While the shrimp cool slightly, warm your tortillas in a dry skillet or microwave to make them soft and pliable. This will make assembling your tacos much easier!

6. Assemble the Tacos:

Start with a layer of shredded red cabbage on each tortilla. Add a few pieces of the golden coconut shrimp, diced avocado, and a sprinkle of chopped cilantro. Finish off with a drizzle of your creamy taco sauce.

7. Serve and Enjoy:

If you’d like, sprinkle a little extra shredded coconut on top for added flair. Serve your tacos with lime wedges on the side, and enjoy every delicious bite! There’s nothing quite like these tropical flavors!

Dig in and enjoy your vibrant Coconut Shrimp Tacos!

Can I Use Frozen Shrimp for This Recipe?

Yes, frozen shrimp work just fine! Just be sure to thaw them completely before preparing. A quick method is to place them in a sealed bag and submerge them in cold water for about 15-20 minutes. Pat them dry before breading.

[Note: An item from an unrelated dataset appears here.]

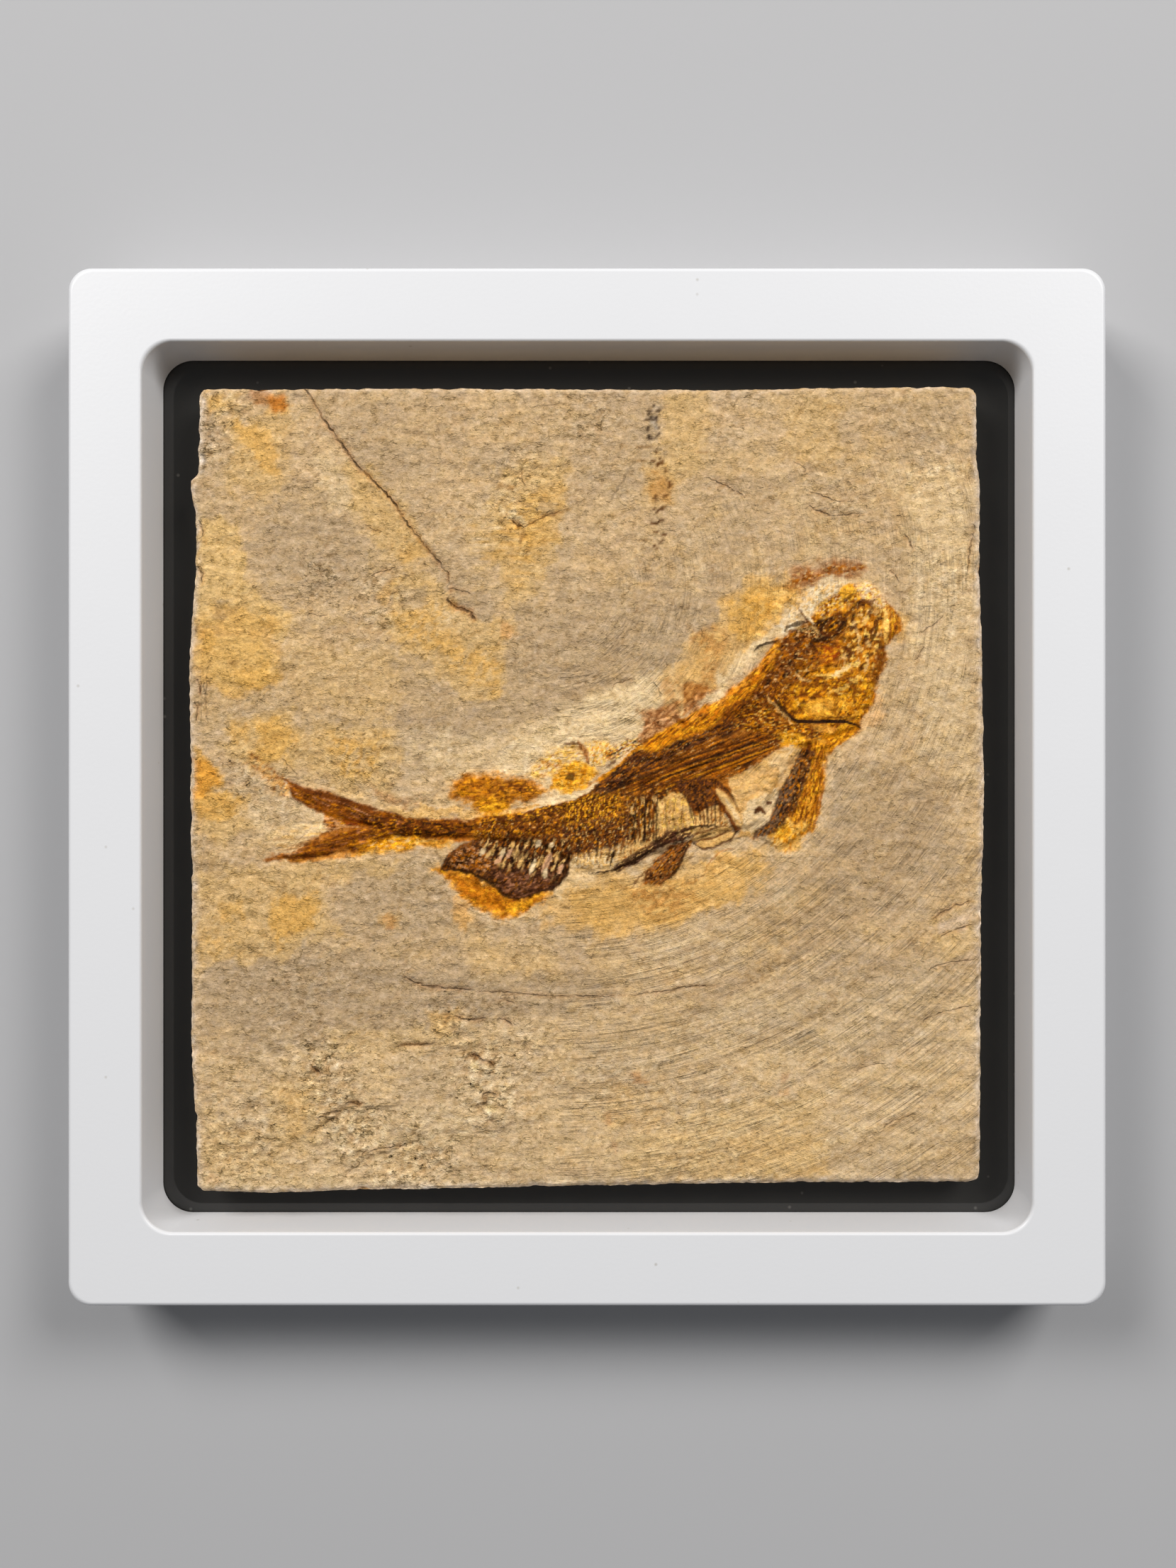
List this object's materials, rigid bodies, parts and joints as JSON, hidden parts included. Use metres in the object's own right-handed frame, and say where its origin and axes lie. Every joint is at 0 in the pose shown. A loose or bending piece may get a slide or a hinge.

How Can I Make This Recipe Gluten-Free?

To make gluten-free coconut shrimp tacos, replace the all-purpose flour with a gluten-free flour blend and use gluten-free panko breadcrumbs. Ensure all other ingredients are labeled gluten-free too!

Can I Prepare the Shrimp Ahead of Time?

Absolutely! You can bread the shrimp ahead and store them in the refrigerator for a few hours before frying. Just keep them covered to maintain their moisture and flavor. Fry them right before serving for best results!

What Toppings Can I Add to My Tacos?

The classic toppings are great, but feel free to get creative! Consider adding sliced jalapeños for heat, fresh pineapple for sweetness, or a mango salsa for an extra tropical touch.